What stroke me most was something I read at the very beginning of the book, something I think it is hard for all of us to understand.

Love isn’t “deserved” as in if only I would have said the right thing, made the perfect gesture, or found a way to be more, to be good enough, then I would deserve love. But love isn’t like that. We don’t become worthy of love someday; we are worthy of love simply because we exist.

This is not something that many of us get though. I know I did not for a long time; and I still struggle with it. Knowing it though helps me to see it and I can now remind myself of this very thing. Having the confidence to know this and in yourself is the second chapter of the book.

I really enjoy how both authors tell their versions and anecdotes. The chapters are divided but in each it is easy to tell who is speaking. Although the versions and stories are different they agree on the most important things and the stories help to show that agreement while also explaining it.

I also really enjoy the explanation of meditation. I have always had a hard time meditating but many books just say to jump in without saying how hard it is going to be. These two not only explain that meditation can be difficult but that it WILL BE. Quieting the mind is one of the hardest things to do and they do not beat around the bush or make it seem simpler than it really is.

Further in the book is even more that can apply to life not only for how we treat ourselves but the people that surround us. They also talk about being in the moment. People tend to lose themselves by thinking about what they want to do next and we all forget about enjoying the NOW.

The idea of a Buddhist and a Christian getting together to teach seems like it should be impossible but the way these two authors were able to bring the anecdotes together was marvelous. I really enjoyed the different sections and both of their points of views. Since I also enjoy both aspects of learning (spiritually) I was even more intrigued and curious how they brought these two philosophies together.

When you truly love someone, they are extremely precious to you-as valuable to you as your own life. You cherish them even more than yourself. But when you are attached to people, you see them as existing in your life to fill your needs or to make you happy.

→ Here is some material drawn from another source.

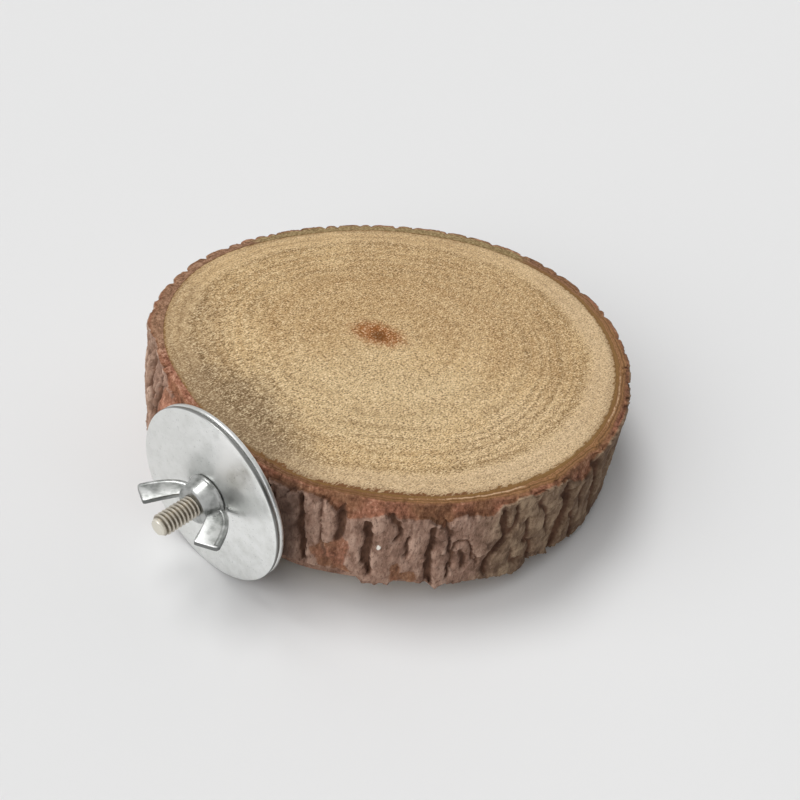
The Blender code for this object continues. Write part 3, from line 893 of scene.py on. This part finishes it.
# %% Push the points in
back_top = at_back * smooth(height, 14, 18)
whole = (1 - furrow) * (1 - 0.7 * above) * (1 - 0.75 * back_top)
rounding = 0.22 + 0.25 * back_top
depth_in = 0.20 + rounding - rounding * (1 - np.exp(-nearest / 0.5)) + carve - 0.14 * wide_rough
depth_in += whole * (0.18 * (0.5 - flake) + 0.08 * smooth(flake_apart, 0.14, 0.02))
chipped = 0.09 * (0.5 - chip) + 0.04 * smooth(chip_apart, 0.2, 0.02) - 0.06 * small_rough
depth_in += (0.5 + 0.5 * whole) * chipped
depth_in += above * (0.62 + 0.20 * np.clip(height - top_edge, 0, 3) - 0.35 * carve + 0.16 * mid_rough)
depth_in += below * np.clip(0.35 + 1.25 * (foot_edge - height), 0, 2.2)
depth_in += 0.25 * worn * (1 - furrow)
depth_in += to_left * (1.9 * smooth(height, 11.0, 18.5) + 0.25 * mid_rough)
depth_in = np.clip(depth_in, 0.02, 2.35 + 0.35 * to_left)
inner_edge = wood_radius(angle) / MM + 0.02
outer_edge = np.maximum(branch_radius(angle) / MM - depth_in, inner_edge + 0.35)
radius = (1 - share_in) * outer_edge + share_in * inner_edge
slope = smooth(height, 17.2, 19.0) * (0.55 * (1 - share_in) ** 1.5 + 0.12 * (0.5 - chip) * (share_in < 0.95))
new_height = height - np.maximum(slope, 0) * (0.5 + 0.5 * above)
move_spots(bark, round_places(radius, angle, new_height) * MM)
print("pushed in by %.2f to %.2f mm" % (depth_in[on_wall].min(), depth_in[on_wall].max()))

# %% Keep what the finish needs to know, and drill the hole
inner_bark = np.clip(np.maximum.reduce([above, 0.40 * below, 0.66 * worn]), 0, 1) * (1 - 0.45 * furrow)
# Painted shade: a dark band just under the broken tops of the plates, where they overhang
painted_shade_under_tops = smooth(np.abs(height - top_edge - 0.2), 0.55, 0.10) * np.clip(0.45 + 1.3 * mid_rough, 0, 1)
painted_shade_under_tops *= on_wall * smooth(height, 18.4, 17.8)
flake_edge = np.maximum(0.5 * smooth(flake_apart, 0.12, 0.0), 0.3 * smooth(chip_apart, 0.12, 0.0))
keep_attributes(bark,
                furrow=np.where(on_wall, furrow, 0) * (1 - 0.4 * above),
                inner_bark=np.where(on_wall, inner_bark, 1),
                rim=share_in * (height > 9),
                red_edge=away_from(-116, 15, 7),
                far_back=away_from(135, 52, 32),
                streak=along(degrees, STREAKS),
                flake=0.6 * flake + 0.4 * chip,
                # Crack holds dark lines between flakes and the painted shade under the plate tops
                crack=np.maximum(flake_edge, 1.5 * painted_shade_under_tops))
cut(bark, drill(), solver="FAST")
shade_smooth(bark, 60)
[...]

I have had many issues with love and the chapter about relationships and loving a partner (really the entire book is about love), this chapter really resonated with me. I’ve had so many questions about if I love my husband and how do I know. It seems weird since we’ve been together for 13 years but I have a screwed sense of what love is supposed to be. Learning to love myself first was a big step but understanding that I love him just as much as I love myself was huge for me. He and my daughter mean the world and it is fabulous that I was able to find the words, thanks to these wonderful authors, to express these feelings, and more importantly, to understand them.

In short: This book was fantastic. It is not just about finding the love for yourself but how to truly know love for yourself and others. A must read!